Francis J. “Frank” Higgins went from being valedictorian at Fenwick High School in Oak Park to straight-A student at the College of the Holy Cross to Harvard Law School.

Then, for more than half a century, he was a litigator in Chicago with the law firm of Bell, Boyd & Lloyd, now K&L Gates.

Mr. Higgins died Saturday of vascular dementia at Symphony of Lincoln Park care center, relatives said. He was 81.

His father Frank J. Higgins Sr. was a courtroom bailiff and Chicago building inspector. His mother Lois was a pioneering police officer who rose to head the Illinois Crime Prevention Bureau, where she lectured on the dangers of drugs and testified before Congress. They met in court and married in 1935.

Two years later, the city was planning to offer the first policewoman’s exam in two decades. After her husband laughed about it, she took it and placed first out of 1,119 women who did.

The couple raised their family near Madison and Cicero. Young Frank played at Moore Park and went on to graduate tops in the class of 1954 at Fenwick.

While attending Holy Cross in Worcester, Massachusetts, he traveled to France’s Brittany Coast to study French. Languages came easily to him. He was able to converse in several, including Arabic, French, Italian, German, Polish and Spanish, relatives said.

At the law firm, he did defense work for major corporate clients, handling complex cases involving securities fraud, antitrust litigation, proxy fights and hostile takeovers. He argued before the U.S. Supreme Court and the International Chamber of Commerce and became a member of the American College of Trial Lawyers.

“What would be career cases for many lawyers have merely been cases in the career of Frank Higgins,” partner John W. Rotunno said when Mr. Higgins hit the half-century mark at K&L Gates.

Mr. Higgins had a command of the law and a gift for oratory, according to Rotunno. “He had a dominant, overpowering intellect,” he said. “He had an encyclopedic knowledge of the law and a photographic memory. And he was driven. He never liked to lose.”

“The written and spoken word were weapons in his hands,” Rotunno said in a speech on Mr. Higgins’ retirement in 2015. “In argument, Frank could tie opposing counsel in knots, turning arguments inside out and using them to deadly effect against their authors.”

“He trained several generations of lawyers, each of whom held him in utter awe,” he said.

Mr. Higgins loved opera — in Italian, French, German or English. He enjoyed classical music, the Chicago Symphony Orchestra and also songs by Elvis Presley, Johnny Cash and Bob Dylan.

He savored meals at Les Nomades restaurant.

After retiring at 79, he regularly stopped by his office at K&L Gates. He dropped in six weeks ago, Rotunno said.

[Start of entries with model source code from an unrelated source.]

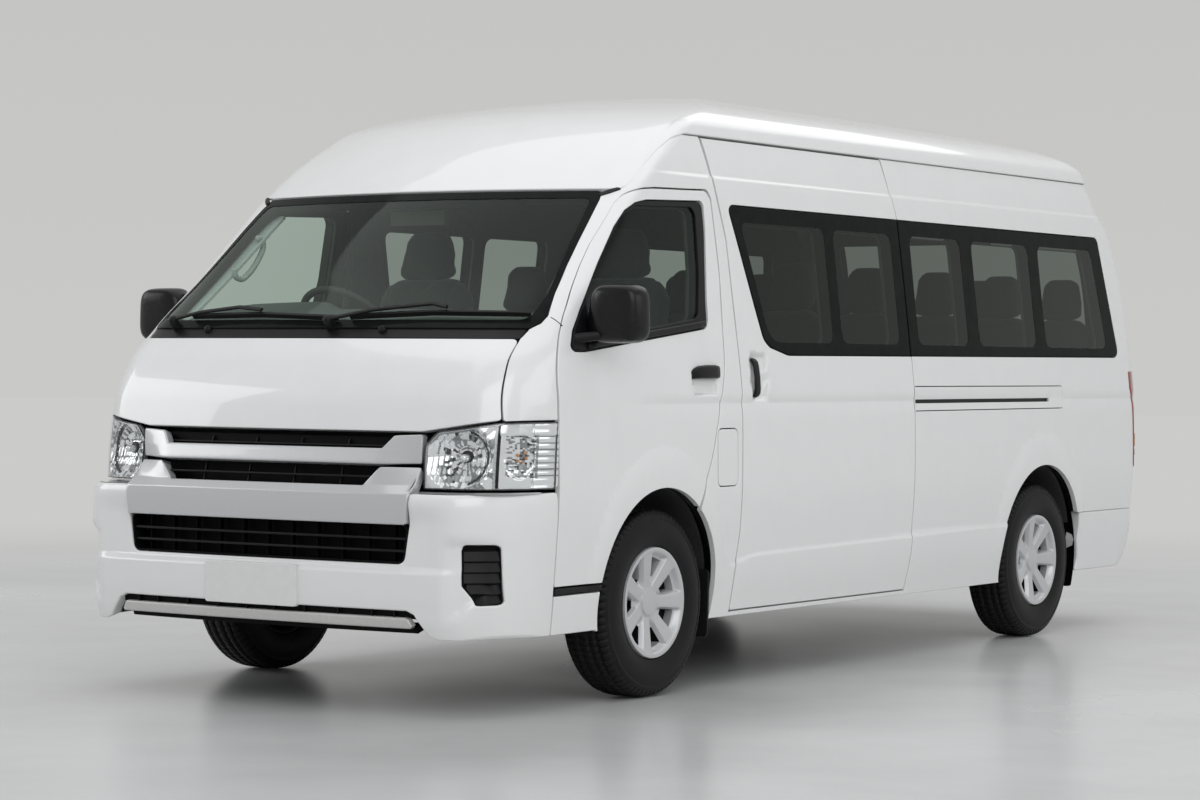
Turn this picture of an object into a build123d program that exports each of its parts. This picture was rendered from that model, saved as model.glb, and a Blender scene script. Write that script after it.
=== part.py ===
"""A high-roof minibus: hollow cabin of split panels, hinged doors, steered front wheels.

Millimetres. +Z up, the nose faces -Y, the vehicle's left side is +X.
The origin is on the ground, under the middle of the vehicle.
"""
from build123d import *
import math
import os

os.makedirs("parts", exist_ok=True)

# ---- Driving dimensions -------------------------------------------------------------
LENGTH = 5380
WIDTH = 1880
HEIGHT = 2250
WHEELBASE = 3110
FRONT_OVERHANG = 1075
FRONT_TRACK = 1655
REAR_TRACK = 1650

SILL_Z = 250            # lowest edge of the body sides
CREASE_Z = 470          # lower crease line
BUMPER_TOP_Z = 745
SHOULDER_Z = 1030       # crease under the windows
BELT_Z = 1285           # foot of the windscreen
BRACE_Z = 1460          # where the tail starts to lean in
SCREEN_TOP_Z = 1785
UPPER_CREASE_Z = 1860
GUTTER_Z = 2010

WALL = 50               # thickness of doors and walls
FRONT_WALL = 70         # the same, measured level through the raked front
SKIN = 12               # depth of the outer flange of a door, and of a window's rebate
GLASS = 6
FIT = 0.3               # clearance of a fixed piece in its seat
DOOR_GAP = 5            # clearance around a moving panel
FLANGE = 15             # how far a door's skin reaches past its inner part
GLASS_LAP = 22          # how far a pane reaches past its aperture

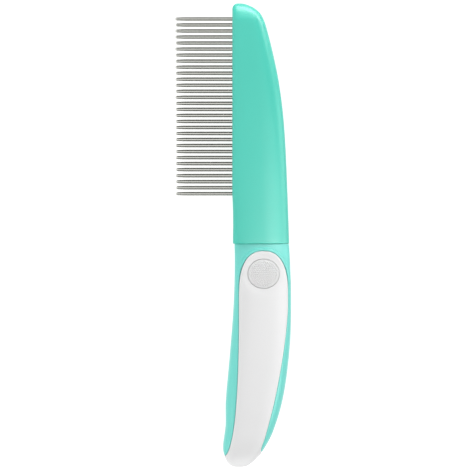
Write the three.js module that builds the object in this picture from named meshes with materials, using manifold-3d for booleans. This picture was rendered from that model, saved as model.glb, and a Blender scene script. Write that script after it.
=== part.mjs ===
// Pet comb: thirty steel pins, each free to turn, in a two-shell head on a slim handle with two grip covers.
// Millimetres. +X runs from the pin tips to the spine, +Y from the butt to the tip of the head, and +Z out of
// the front face. The origin is under the middle of the comb's box, on the surface that the comb lies on.
import * as THREE from "three";
import { mergeVertices } from "three/addons/utils/BufferGeometryUtils.js";
import Module from "manifold-3d";

// Overall size
const LENGTH = 200;
const WIDTH = 50;
const THICKNESS = 18;
const TIP_Y = LENGTH / 2;
const BUTT_Y = -LENGTH / 2;
const MID_Z = THICKNESS / 2;
const GAP = 0.3; // left between pieces that meet
const END_FLAT = 0.25; // share of the thickness that the very ends keep

// Head: two shells that meet on the middle plane
const SEAM_Y = -3.7; // where the head ends and the neck begins
const HEAD_FACE_X = -0.4; // the narrow flat face that the pins stand out of
const HEAD_WALL = 2;
const HEAD_TIP_ROUND = 8; // length over which the tip thins
const HEAD_HALF = { atSeam: 6, pastTaper: 5.5, taperEnd: 40 }; // half thicknesses, and the y between them
const FACE_TRIM = 0.4; // cut off the lofted body to leave the flat face
const HEAD_FACE_POWER = 9; // superellipse powers of the two edges: nearly square at the pins,
const HEAD_SPINE_POWER = 3; // well rounded along the spine
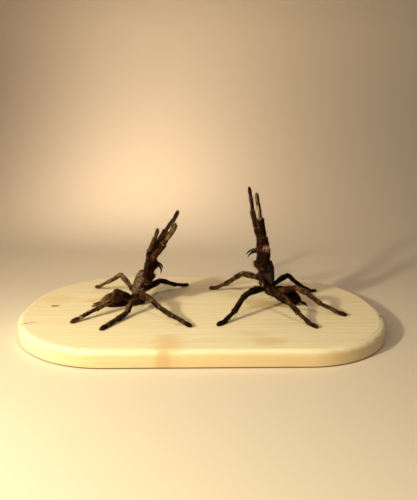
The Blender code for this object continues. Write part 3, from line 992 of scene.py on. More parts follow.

He formerly was married to Patricia Heikes. Surviving are their three children, daughter Maura Amato and sons Brian and Colin Higgins, his sister Mary Lois Pfaffinger and grandchildren Micaela and Sarah Amato and Dylan, Nolan, Maggie and Rory Higgins. Visitation is planned from noon to 1 p.m. Saturday at St. Stanislaus Kostka Church, 1327 N. Noble, followed by a funeral Mass there at 1 p.m. Inurnment is at All Saints Cemetery in Des Plaines.